Futebol de várzea

Na década de noventa, o Paraná Clube era uma pedra no sapato do Flamengo. Seu estádio, o Durival de Britto e Silva, mais conhecido como “estádio da Vila Capanema”, recebeu dois jogos da Copa do Mundo de 1950. Sempre que vou ou volto do aeroporto, ou tenho algum programa lá pela zona sul de Curitiba, passo por ele. É um clássico arquitetônico, nada a ver com as malfadadas arenas horrorosas que não fedem nem cheiram, sem identidade, sem história, sem memória, sem a “sujeira” das marcas do tempo. Ah, que saudades do Maracanã e seus “geraldinos”... 

Por razões que desconheço - embora imagine que tenha a ver com má gestão – já há vários anos o Paraná Clube simplesmente desapareceu do cenário futebolístico nacional e estadual. Quer dizer, até poucas semanas atrás, quando sua torcida apaixonada teve o prazer de vê-lo ascender à primeira divisão do campeonato estadual, primeiro e importante passo para ser recebido, num futuro que esperam não ser tão distante assim, de braços abertos na elite do futebol brasileiro.
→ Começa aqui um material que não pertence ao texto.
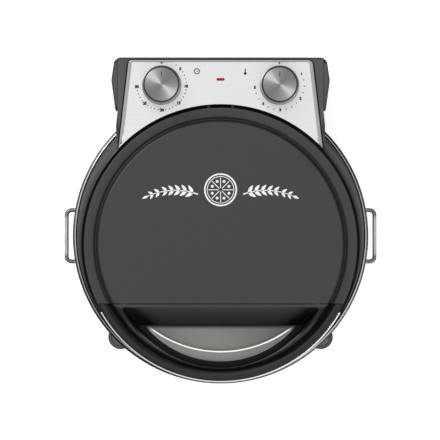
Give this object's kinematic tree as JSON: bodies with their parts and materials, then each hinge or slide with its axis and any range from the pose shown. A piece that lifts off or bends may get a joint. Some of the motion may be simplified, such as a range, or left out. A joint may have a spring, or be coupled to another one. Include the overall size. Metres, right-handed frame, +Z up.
{
  "type": "electric pizza maker",
  "caption": "Round electric pizza maker: a stone-floored bowl on feet under a hinged windowed lid with a timer dial and a thermostat dial.",
  "frame": {"origin": "on the table plane under the middle of the overall footprint", "axes": "+X to the user's right, +Y to the rear where the hinge and the dials are, +Z up; the front grip is at -Y"},
  "size_m": [0.3846, 0.3982, 0.1561],
  "materials": {
    "black_enamel": "glossy black enamel",
    "polished_rim": "polished bead",
    "aluminised_steel": "bright rolled sheet",
    "mineral_wool": "matted mineral wool felt",
    "element_steel": "heat-darkened tube",
    "white_ceramic": "matt steatite",
    "baking_stone": "fired cordierite, fine grain",
    "grey_plastic": "fine spark-eroded grain",
    "black_plastic": "fine spark-eroded grain",
    "black_rubber": "matt moulded rubber",
    "screw_steel": "zinc-plated",
    "chrome_wire": "polished plating",
    "cover_paint": "satin charcoal non-stick paint",
    "tinted_glass": "clear tempered glass with a slight green tint",
    "panel_steel": "fine horizontal brushing",
    "module_plastic": "moulded phenolic",
    "red_lens": "translucent red moulding",
    "lamp_glass": "small neon lamp",
    "bush_brass": "turned",
    "knob_chrome": "plated plastic moulding",
    "knob_face": "radially brushed cap",
    "shaft_steel": "ground"
  },
  "bodies": {
    "base": {"base_bowl": "black_enamel", "base_rim": "polished_rim", "inner_pan": "aluminised_steel", "lower_insulation": "mineral_wool", "lower_element": "element_steel", "lower_element_clips": "aluminised_steel", "element_insulators": "white_ceramic", "baking_stone": "baking_stone", "front_left_leg": "grey_plastic", "front_right_leg": "grey_plastic", "rear_bracket": "black_plastic", "bracket_floor": "black_plastic", "cord_gland": "black_rubber", "foot_pads": "black_rubber", "foot_screws": "screw_steel", "left_side_handle": "chrome_wire", "right_side_handle": "chrome_wire", "side_handle_collars": "chrome_wire", "left_hinge_arm": "grey_plastic", "right_hinge_arm": "grey_plastic", "left_hinge_pin": "shaft_steel", "right_hinge_pin": "shaft_steel", "hinge_arm_screws": "screw_steel"},
    "lid": {"lid_frame": "grey_plastic", "lid_cover": "cover_paint", "window_bezel": "black_plastic", "grip_handle": "black_plastic", "grip_trim": "chrome_wire", "window_gasket": "black_rubber", "window_glass": "tinted_glass", "window_retainer": "aluminised_steel", "upper_reflector": "aluminised_steel", "upper_insulation": "mineral_wool", "upper_element": "element_steel", "upper_element_clips": "aluminised_steel", "control_panel": "panel_steel", "control_box_floor": "black_plastic", "floor_screws": "screw_steel", "timer_module": "module_plastic", "thermostat_module": "module_plastic", "terminal_block": "white_ceramic", "indicator_lens": "red_lens", "indicator_lamp": "lamp_glass", "hinge_bushes": "bush_brass"},
    "timer_dial": {"timer_knob": "knob_chrome", "timer_knob_cap": "knob_face", "timer_shaft": "shaft_steel"},
    "thermostat_dial": {"thermostat_knob": "knob_chrome", "thermostat_knob_cap": "knob_face", "thermostat_shaft": "shaft_steel"}
  },
  "joints": [
    {"name": "lid_hinge", "type": "hinge", "parent": "base", "child": "lid", "pos_m": [0, 0.17185, 0.115], "axis": [-1, 0, 0], "range_deg": [0, 100]},
    {"name": "timer_turn", "type": "hinge", "parent": "lid", "child": "timer_dial", "pos_m": [-0.0718, 0.1653, 0.14], "axis": [0, 0, -1], "range_deg": [0, 266]},
    {"name": "thermostat_turn", "type": "hinge", "parent": "lid", "child": "thermostat_dial", "pos_m": [0.0718, 0.1653, 0.14], "axis": [0, 0, -1], "range_deg": [0, 265]}
  ]
}
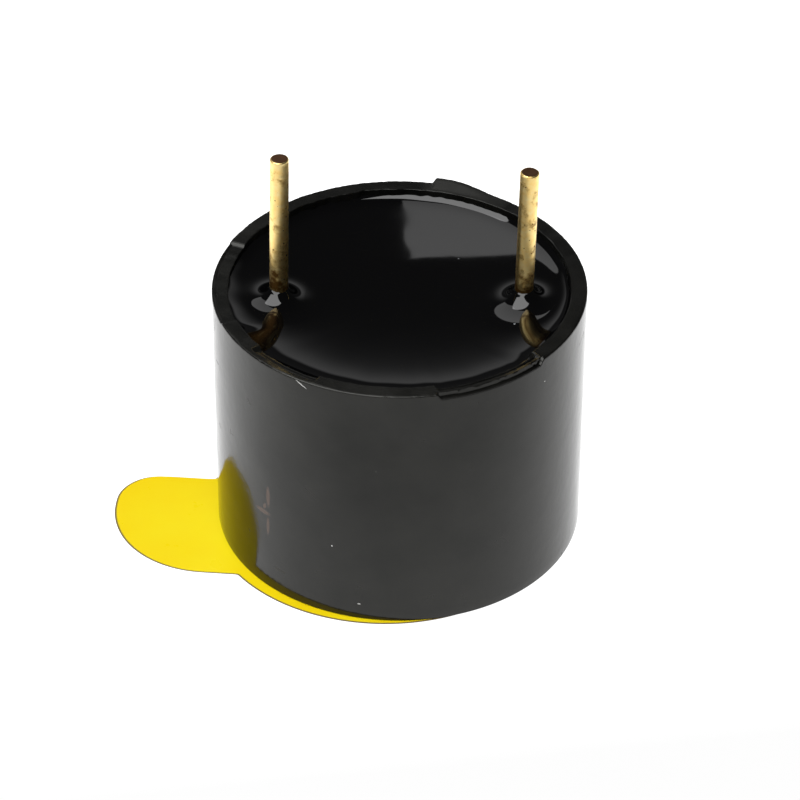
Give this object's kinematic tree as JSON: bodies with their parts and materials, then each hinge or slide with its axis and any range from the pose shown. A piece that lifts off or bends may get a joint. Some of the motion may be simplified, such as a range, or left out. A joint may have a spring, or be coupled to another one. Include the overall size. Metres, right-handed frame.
{
  "type": "magnetic buzzer",
  "caption": "Round black through-hole magnetic buzzer with a potted back, gold-plated pins and a yellow peel-off label over the sound hole.",
  "frame": {"origin": "centre of the case on the plane that it stands on, the underside of the label", "axes": "+Z from the sound face to the pins; +X from the longer pin to the shorter one, so the peel tab points to -X"},
  "size_m": [0.0154, 0.0121, 0.0138],
  "materials": {
    "case_plastic": "moulded black, glossy",
    "label_film": "translucent yellow film",
    "epoxy": "cast black resin, high gloss",
    "gold_plated_brass": "thin gold plate, tarnished in spots",
    "spring_steel": "rolled",
    "soft_iron": "turned",
    "brass": "turned",
    "ferrite": "sintered, dull",
    "plated_steel": "nickel plated",
    "nylon": "moulded, natural",
    "enamelled_copper": "enamelled wire, wound",
    "laminate": "resin-bonded laminate",
    "tinned_copper": "tinned",
    "chip_plastic": "moulded, matt",
    "chip_ceramic": "coated",
    "solder": "reflowed"
  },
  "bodies": {
    "root": {"case": "case_plastic", "sealing_label": "label_film", "potting_epoxy": "epoxy", "terminal_pin_left": "gold_plated_brass", "terminal_pin_right": "gold_plated_brass", "diaphragm": "spring_steel", "armature_disc": "soft_iron", "support_ring": "brass", "ring_magnet": "ferrite", "yoke_plate": "plated_steel", "pole_core": "soft_iron", "coil_bobbin": "nylon", "drive_coil": "enamelled_copper", "sense_coil": "enamelled_copper", "coil_lead_supply": "enamelled_copper", "coil_lead_drive": "enamelled_copper", "coil_lead_sense": "enamelled_copper", "circuit_board": "laminate", "copper_pads": "tinned_copper", "transistor": "chip_plastic", "base_resistor": "chip_ceramic", "solder_leads": "solder", "solder_pin_left": "solder", "solder_pin_right": "solder"}
  },
  "joints": []
}
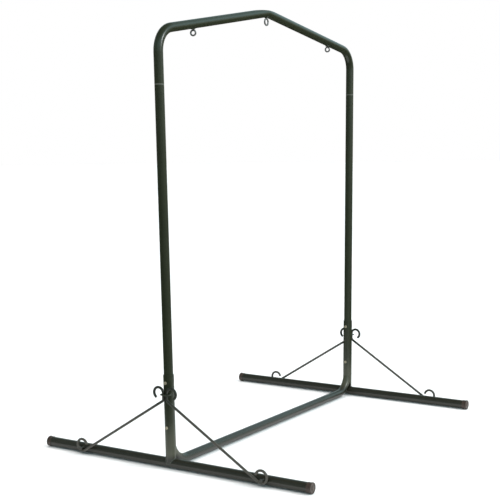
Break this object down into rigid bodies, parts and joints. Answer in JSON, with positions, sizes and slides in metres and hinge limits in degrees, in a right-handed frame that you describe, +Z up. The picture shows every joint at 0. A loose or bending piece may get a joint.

Pelo regulamento, os dois primeiros colocados da segunda divisão ascendem à primeira e, na semifinal, a equipe enfrentou o Patriotas (argh!), do município vizinho de Campo Largo. No primeiro jogo, fora de casa, um empate insosso sem gols. No jogo de volta, a disputa aconteceu no estádio Couto Pereira, cedido pelo Coritiba. Naquele domingo cinzento e friorento, enquanto mantinha a rotina de corrida nas ruas próximas de casa, acompanhava a chegada da torcida tricolor – o uniforme do Paraná é branco, vermelho e azul. O jogo estava marcado para às onze da manhã.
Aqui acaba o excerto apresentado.